My maternal grandfather would sit on the front porch in his rocker. White shirt with no collar, gabardine gray pants, white socks, and black ankle high shoes. He always had his gray pants rolled up to the calf (don't know why). In one hand, a glass of his homemade red wine; in the Italian stogy dipped in that red wine.

He would welcome everyone. Cousins, aunts/uncles...even strangers. Ciao e benvenuto alla nostra casa.

The on going meal of the day was always homemade pasta, veal or pork added. Fresh fruits, nuts of all kinds... figs from the fig tree out back...and red wine. Sometimes just mixed with ginger ale. Sometimes not. Then Cannoli...lots of it.

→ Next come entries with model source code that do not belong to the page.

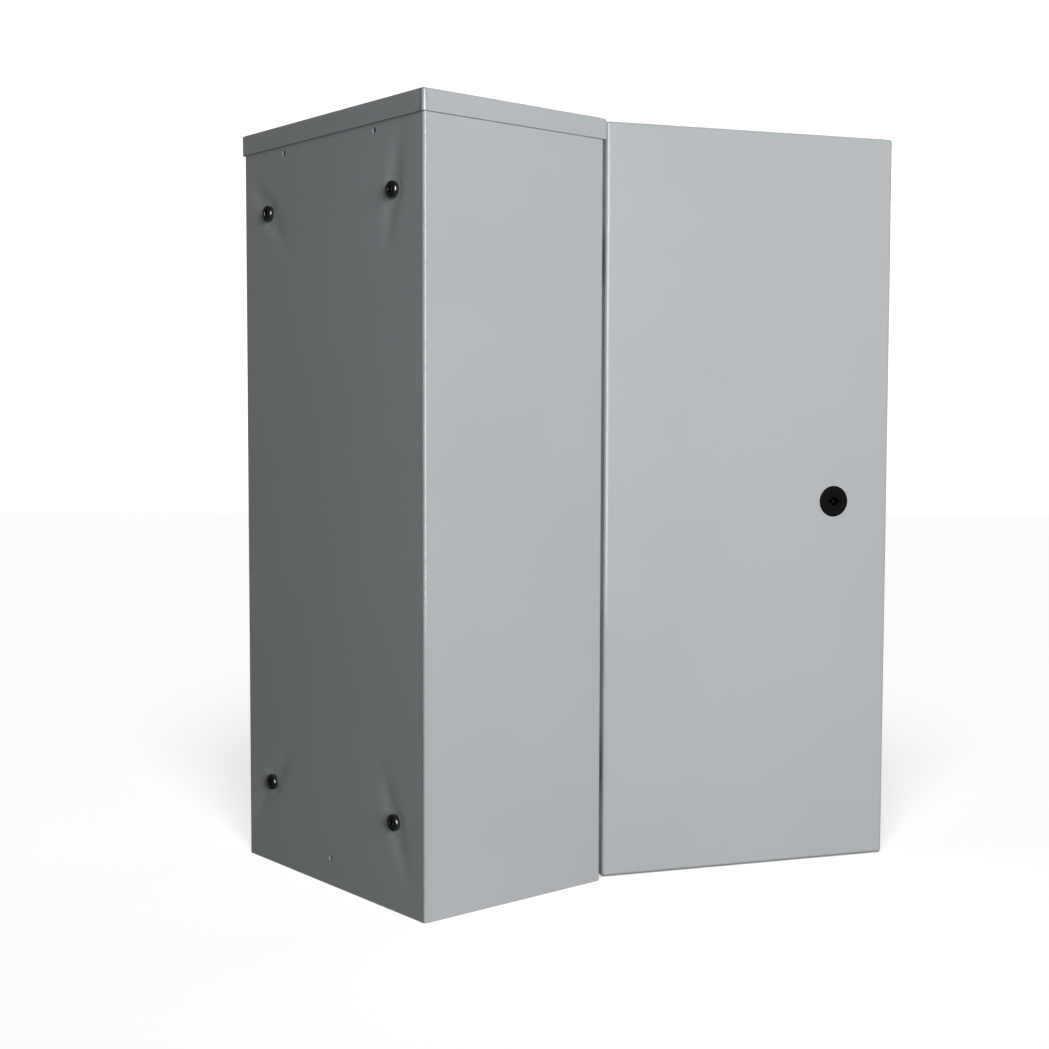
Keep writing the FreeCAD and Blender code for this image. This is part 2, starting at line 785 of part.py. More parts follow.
def breaker_body():
    low_x = breaker_centre - breaker_width / 2
    high_x = breaker_centre + breaker_width / 2
    step = rail_face - breaker_depth
    nose = step - breaker_nose_depth
    half = breaker_height / 2
    half_nose = breaker_nose_height / 2
    main = box(vec(low_x, step, rail_level - half), vec(high_x, rail_face, rail_level + half))
    front_block = box(vec(low_x, nose, rail_level - half_nose),
                      vec(high_x, step, rail_level + half_nose))
    shape = joined([main, front_block] + rail_clip(low_x, high_x))
    centre = toggle_centre()
    well = rod(vec(low_x + breaker_wall, centre.y, centre.z), x_way, breaker_width - 2 * breaker_wall,
               toggle_radius + toggle_gap)
    cutters = [well]
    for x in (breaker_centre - breaker_width / 4, breaker_centre + breaker_width / 4):
        for side in (-1, 1):
            z = rail_level + side * (half + half_nose) / 2
            cutters.append(rod(vec(x, step, z), y_way, breaker_screw_depth, breaker_screw_radius))
            mouth = vec(x, step + breaker_mouth_inset, rail_level + side * half)
            cutters.append(rod(mouth, z_way * -side, breaker_mouth_depth, breaker_mouth_radius))
    seam = box(vec(breaker_centre - breaker_seam / 2, nose - 1, rail_level - half - 1),
               vec(breaker_centre + breaker_seam / 2, nose + breaker_seam_depth, rail_level + half + 1))
    cutters.append(seam)
    return less(shape, cutters)


def breaker_toggle():
    # One handle across both poles, turning about X and stored in its off position.
    centre = toggle_centre()
    length = breaker_width - 2 * (breaker_wall + toggle_gap)
    start = breaker_centre - length / 2
    barrel = rod(vec(start, centre.y, centre.z), x_way, length, toggle_radius)
    tip = centre.y - toggle_length
    lever = box(vec(start + toggle_step, tip, centre.z - toggle_thickness / 2),
                vec(start + length - toggle_step, centre.y, centre.z + toggle_thickness / 2))
    lever = lever.makeFillet(toggle_tip_radius, edges_along(edges_on(lever, 1, tip), 0))
    toggle = joined([barrel, lever])
    toggle.rotate(centre, x_way, toggle_off_angle)
    return toggle


def terminal_block(low_x, width, depth):
    step = rail_face - depth
    block = box(vec(low_x, step, rail_level - terminal_height / 2),
                vec(low_x + width, rail_face, rail_level + terminal_height / 2))
    block = block.makeChamfer(terminal_bevel, edges_along(edges_on(block, 1, step), 0))
    return joined([block] + rail_clip(low_x, low_x + width))


def terminal_blocks():
    blocks = []
    step = rail_face - terminal_depth
    for k in range(terminal_count):
        low_x = terminal_first + k * (terminal_width + terminal_gap)
        middle = low_x + terminal_width / 2
        cutters = []
        for side in (-1, 1):
            screw = vec(middle, step, rail_level + side * terminal_screw_side)
            mouth = vec(middle, step + terminal_mouth_inset, rail_level + side * terminal_height / 2)
            cutters.append(rod(screw, y_way, terminal_screw_depth, terminal_screw_radius))
            cutters.append(rod(mouth, z_way * -side, terminal_mouth_depth, terminal_mouth_radius))
        blocks.append(less(terminal_block(low_x, terminal_width, terminal_depth), cutters))
    return Part.makeCompound(blocks)


def rail_end_stops():
    first = breaker_centre - breaker_width / 2 - end_stop_width - terminal_gap
    last = terminal_first + terminal_count * (terminal_width + terminal_gap)
    return Part.makeCompound([terminal_block(x, end_stop_width, end_stop_depth) for x in (first, last)])


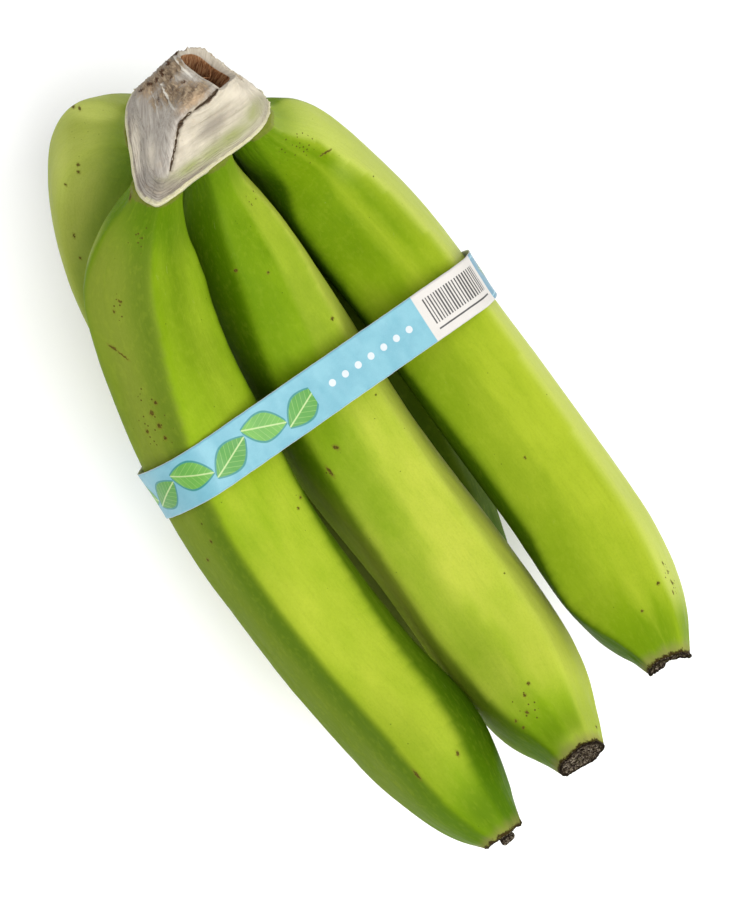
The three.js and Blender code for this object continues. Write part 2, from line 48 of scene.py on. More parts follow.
# ------------------------------------------------------------------- tables
CROWN_POINT = [-77.892, -19.85, 111.716]
CROWN_NORMAL = [-0.506778, 0.207695, 0.836683]
RIDGE_ZERO = [0.02894, -0.146672, 0.988762]
SPINES = {
    "banana_front_left": [
        [-84.04, -16.29, 110.52, 7.06], [-82.7, -17.49, 105.2, 7.24], [-81.43, -19.39, 101.37, 7.96], [-79.51, -22.32, 97.22, 11.02],
        [-74.42, -26.59, 93.2, 13.83], [-67.39, -32.61, 88.14, 17.97], [-57.95, -34.67, 83.73, 18.4], [-41.46, -37.71, 76.39, 18.65],
        [-20.23, -38.9, 70.35, 19.87], [9.11, -40.05, 65.86, 19.87], [36.93, -38.04, 64.85, 19.82], [62.7, -35.13, 67.51, 19.81],
        [87.16, -30.56, 72.96, 19.49], [101.13, -30.59, 75.93, 15.7], [113.25, -28.84, 79.01, 10.09], [117.88, -27.69, 80.31, 6.89],
    ],
    "banana_front_centre": [
        [-85.97, -0.59, 104.53, 7.41], [-83.87, -0.08, 96.73, 7.61], [-80.62, -0.19, 88.08, 8.66], [-73.66, -1.35, 80.5, 12.68],
        [-59.42, -1.38, 73.78, 16.74], [-43.42, -1.64, 67.15, 18.57], [-22.73, -1.73, 59.43, 19.86], [-2.37, -1.7, 55.99, 20.21],
        [17.39, -0.76, 55.17, 20.22], [37.65, 1.43, 56.09, 19.91], [54.75, 2.08, 57.76, 19.87], [67.53, 3.38, 58.76, 19.17],
        [83.79, 3.7, 62.37, 18.64], [95.22, 1.89, 67.49, 16.74], [105.13, 3.7, 74.31, 11.12], [111.8, 2.11, 81.03, 7.64],
    ],
    "banana_front_right": [
        [-88.22, 14.52, 99.48, 7.19], [-86.29, 16.19, 92.45, 7.53], [-83.47, 20.01, 82.62, 11.92], [-79.4, 26.63, 73.14, 14.26],
        [-71.53, 28.14, 64.13, 17.23], [-53.89, 33.22, 57.75, 18.96], [-35.37, 36.37, 57.23, 19.46], [-8.29, 37.88, 57.9, 19.72],
        [21.17, 39.88, 59.66, 19.52], [52.08, 41.31, 62.55, 19.49], [68.85, 40.9, 66.15, 19.49], [84.66, 39.75, 70.5, 16.78],
        [95.08, 40.17, 76.21, 11.48], [102.54, 38.26, 78.62, 6.9],
    ],
    "banana_back_left": [
        [-97.02, -10.3, 100.33, 7.16], [-100.39, -9.25, 87.65, 7.54], [-105.29, -10.36, 76.51, 11.38], [-107.27, -13.35, 68.03, 15.37],
        [-108.35, -21.11, 60.84, 17.44], [-99.42, -21.37, 54.47, 18.85], [-92.67, -25.47, 46.59, 19.38], [-82.89, -27.58, 37.9, 19.5],
        [-64.93, -29.66, 28.97, 19.42], [-36.35, -27.72, 21.34, 19.42], [-7.23, -24.46, 17.94, 19.48], [24.65, -23.09, 17.21, 19.33],
        [50.5, -22.6, 19.56, 18.52], [67.89, -23.18, 24.02, 16.64], [80.68, -23.61, 29.65, 11.22], [87.42, -24.05, 34.45, 7.34],
    ],
    "banana_back_right": [
        [-100.52, 7.22, 94, 6.68], [-99.75, 9.8, 77.59, 7.37], [-96.66, 11.62, 62.24, 10.09], [-90.84, 12.83, 47.4, 13.77],
        [-80.65, 13.73, 34.46, 16.93], [-64.58, 14.14, 27.47, 18.54], [-41.64, 15.49, 22.62, 19.22], [-8.52, 16.47, 19.25, 19.28],
        [18.65, 16.15, 19.26, 18.81], [35.1, 15.64, 20.12, 16.83], [44.91, 15.23, 21.8, 14.09], [53.43, 14.39, 24.46, 11.96],
        [60.78, 13.36, 28.13, 7.74],
    ],
}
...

My grandfather would finally retreat to the basement, after a long day of socializing. Sometimes he would walk over to the Bocce field and trade his wine for Bocce games. Other times, he would take my hand...and direct me to the basement. This was indeed his 'quiet place'. There in that cellar would be his wine barrels, and his beloved chestnuts. There would be his coal-fired furnace. And then, he would simply place those chestnuts on that open fire, place his red wine in a glass that was formerly filled with peanut butter...roll up his sleeves on his white shirt...lay back in his chair, and speak to me in Italian. It was Norman Rockwell stuff, but with an Italian twag.

I had no idea what he way saying. But out of respect, I listened. I nodded my head in agreement. And there we were. Two generations apart, understanding each other. As his smoked his stogy and sipped his wine, and told me of days long past on an Italian countryside.

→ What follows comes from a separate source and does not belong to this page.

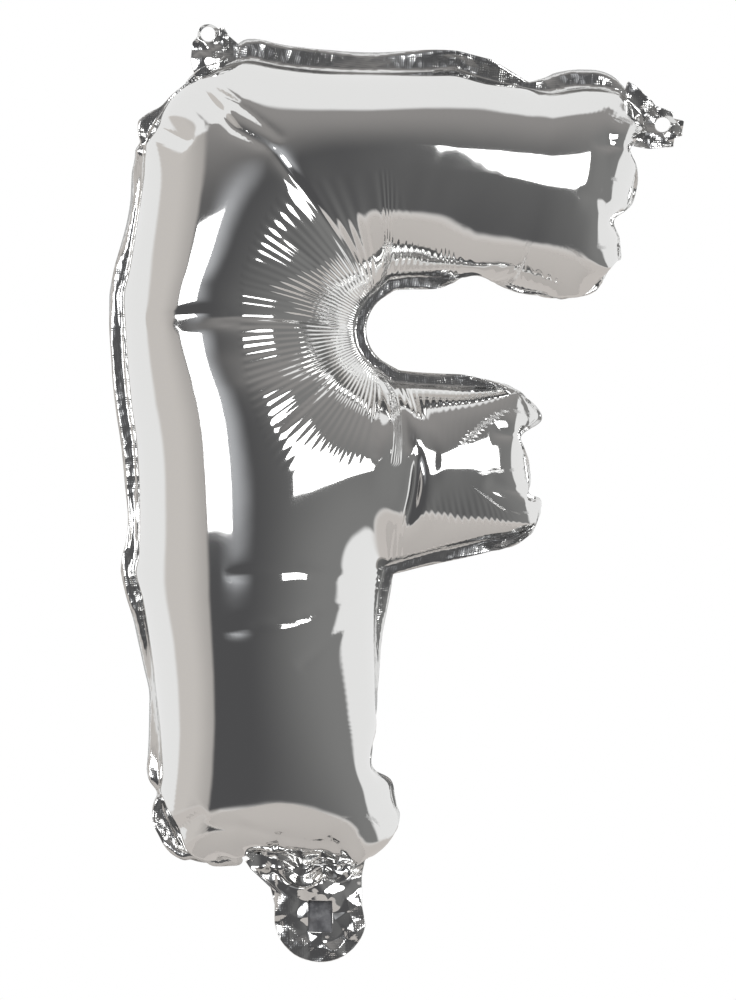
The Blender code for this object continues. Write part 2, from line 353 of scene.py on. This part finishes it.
# The creases
# Where the tube turns round the notch and into the arms, its inner side has too much film, which lies in a
# few sharp creases that run out from the notch, and each pinch of the weld starts a short one.  For each:
# its depth, its width and its points, in millimetres from the left eyelet.
CREASES = [
    (4.0, 5.0, [(-14, -8), (-5, -22), (8, -38)]),
    (4.0, 5.0, [(-34, -32), (-22, -40), (-6, -50)]),
    (2.0, 1.8, [(-6, -22), (12, -44), (29, -54)]),
    (1.4, 1.6, [(-2, -22), (20, -38), (34, -50)]),
    (2.4, 2.2, [(28, -53), (44, -74), (58, -92), (71, -110)]),
    (1.0, 2.2, [(33, -91), (48, -102)]),
    (2.2, 2.2, [(-24, -125), (-1, -123), (40, -124), (59, -129)]),
    (0.9, 2.0, [(-14, -128), (5, -126), (22, -128)]),
    (1.6, 2.2, [(31, -171), (47, -156), (61, -143)]),
    (1.6, 2.2, [(71, -152), (73, -168), (72, -184)]),
    (1.4, 2.2, [(81, -156), (85, -168), (87, -181)]),
    (1.2, 2.2, [(72, -236), (40, -231), (9, -233)]),
    (1.4, 2.2, [(72, -238), (40, -251), (8, -257)]),
    (1.0, 2.2, [(70, -243), (52, -262), (40, -272)]),
    (3.0, 3.0, [(143, -12), (143, -24), (144, -34)]),
    (1.6, 2.5, [(175, -24), (171, -52), (170, -76), (169, -98)]),
    (2.5, 3.0, [(192, -49), (180, -49), (166, -50)]),
    (2.5, 3.0, [(190, -76), (180, -76), (160, -72)]),
    (1.4, 2.5, [(136, -153), (137, -176), (137, -202)]),
    (2.5, 3.0, [(148, -174), (138, -174), (122, -172)]),
    (2.5, 3.0, [(148, -199), (138, -198), (120, -194)]),
    (1.3, 2.5, [(-8, -340), (14, -340), (40, -347), (64, -350)]),
    (2.5, 3.0, [(-22, -350), (-12, -342), (0, -334)]),
    (3.0, 3.5, [(12, -368), (13, -352), (18, -338)]),
    (3.0, 3.0, [(30, -370), (30, -354), (32, -342)]),
    (2.5, 3.0, [(60, -368), (58, -354), (52, -344)]),
]
KEPT_DEPTH = 0.4


def press_creases(places):
    """Folds both sheets inwards along the creases, by no more than leaves them apart."""
    x, z = places[:, 0], places[:, 2]
    for depth, width, points in CREASES:
        lengths = [math.dist(a, b) for a, b in zip(points, points[1:])]
        nearest = np.full(len(places), 1e9)
        share = np.zeros(len(places))
        passed = 0.0
        for (ax, az), (bx, bz), length in zip(points, points[1:], lengths):
            along = np.clip(((x - ax) * (bx - ax) + (z - az) * (bz - az)) / length**2, 0, 1)
            gap = np.hypot(x - ax - along * (bx - ax), z - az - along * (bz - az))
            share = np.where(gap < nearest, (passed + along * length) / sum(lengths), share)
            nearest = np.minimum(nearest, gap)
            passed += length
        taper = np.sqrt(np.clip(4 * share * (1 - share), 0, 1))
        pressed = depth * taper * np.exp(-nearest / width)
        pressed = np.minimum(pressed, (1 - KEPT_DEPTH) * np.abs(places[:, 1]))
        places[:, 1] -= np.sign(places[:, 1]) * pressed
    return places


places = press_creases(places)

# The fine puckers beside the weld
# Where the weld bends inwards or closes a limb, the film next to it is gathered into fine ridges that run
# square to the weld.  They are finer than the net, so the film's bump draws them along a second UV map, which
# holds the place along the weld and the distance from it, where an attribute says how strong they are.
PUCKER_NEAR = 5.0
PUCKER_REACH, NOTCH_PUCKER_REACH = 34.0, 84.0
PUCKER_PITCH, NOTCH_PUCKER_PITCH = 2.8, 0.8
BLEND_ALONG_WELD, WIDE_BLEND = 0.3, 2.5
MIXED_RIDGES = 36.0


def smoothed_round(values, count):
    """The values of a closed loop, each averaged with its neighbours."""
    window = np.hanning(count)
    half = count // 2
    wrapped = np.concatenate([values[-half:], values, values[:half]])
    return np.convolve(wrapped, window / window.sum(), "valid")


def seam_places(net, own):
    """For these nodes: how many ridges along the weld, the distance from it, and the ridges' strength."""
    down, across = net.loop[:, 0], net.loop[:, 1]
    notch = (across == STEM_WIDTH) & (down >= TOP_DEPTH) & (down <= MIDDLE_TOP)
    strength = np.full(len(down), 0.06)
    strength[(down == TOP_DEPTH) & (across > STEM_WIDTH) & (across < 215)] = 0.8
    strength[(down == MIDDLE_TOP) & (across > STEM_WIDTH) & (across < 185)] = 0.9
    strength[(down == MIDDLE_FOOT) & (across > STEM_WIDTH) & (across < 185)] = 0.7
    strength[(across == STEM_WIDTH) & (down > MIDDLE_FOOT) & (down < 300)] = 0.8
    strength[notch] = 1.0
    strength = smoothed_round(strength, 25)
    at_notch = smoothed_round(notch.astype(float), 13)
    pitch = PUCKER_PITCH + (NOTCH_PUCKER_PITCH - PUCKER_PITCH) * at_notch
    reach = PUCKER_REACH + (NOTCH_PUCKER_REACH - PUCKER_REACH) * at_notch
    seam = net.flat[net.margin[0]]
    sides = np.linalg.norm(np.roll(seam, -1, 0) - seam, axis=1)
    ridges = np.concatenate([[0.0], np.cumsum(sides / pitch)[:-1]])
    found = np.empty((len(own), 3))
    for start in range(0, len(own), 4000):
        part = slice(start, start + 4000)
        gap = np.sqrt(((net.flat[own[part]][:, None] - seam) ** 2).sum(2))
        distance = gap.min(1)
        weights = np.exp(-(gap - distance[:, None]) / BLEND_ALONG_WELD)
        weights /= weights.sum(1)[:, None]
        fade = np.clip(distance / PUCKER_NEAR, 0, 1) * np.clip(1.6 - 1.6 * distance / (weights @ reach), 0, 1)
        about = np.exp(-(gap - distance[:, None]) / WIDE_BLEND)
        about /= about.sum(1)[:, None]
        spread = np.sqrt(np.maximum(about @ ridges**2 - (about @ ridges) ** 2, 0))
        fade *= np.clip((MIXED_RIDGES - spread) / (MIXED_RIDGES / 2), 0, 1)
        found[part] = np.stack([weights @ ridges, distance, (weights @ strength) * fade], 1)
    return found.T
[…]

And now, these Sundays for me are no longer filled with that family and extended cousins, aunts, and uncles. Church is an option. Family presence is not a block away. It's hundreds, if not thousands of miles.

And as the 'family' itself continues to expand from what was already a significantly large relationship, the fact is, that the 'presence' has indeed has been minimized, if not totally become part of an unintentional indifference, fostered by new horizons and new dreams that go far beyond those four square blocks. Still, I miss them. I miss the Bocce court, the red wine, the chestnuts, the cellar, the cigars. I miss the waxed mustache of my grandfather. I miss "Chopper", "Jimmie the Chin", The Rock. I miss my grandmother's wooden spoons.
I can still always smell the scent of tomatoes and garlic cooking, whether they are or not! Olive oil still gets placed on just about everything.

I can only hope that my grandparents set a more progressive example, and that I was indeed an integral part of their hopes and dreams, even if today, I am not.

Potete lungo in tensione, prosperare, godete dei vostri bambini e siete saggio... or something to that effect!

1 comment:

  1. Don’t miss them, enjoy such wonderful thoughts everyday! It’s a wonderful ability we have to continue to live, love and share such joy.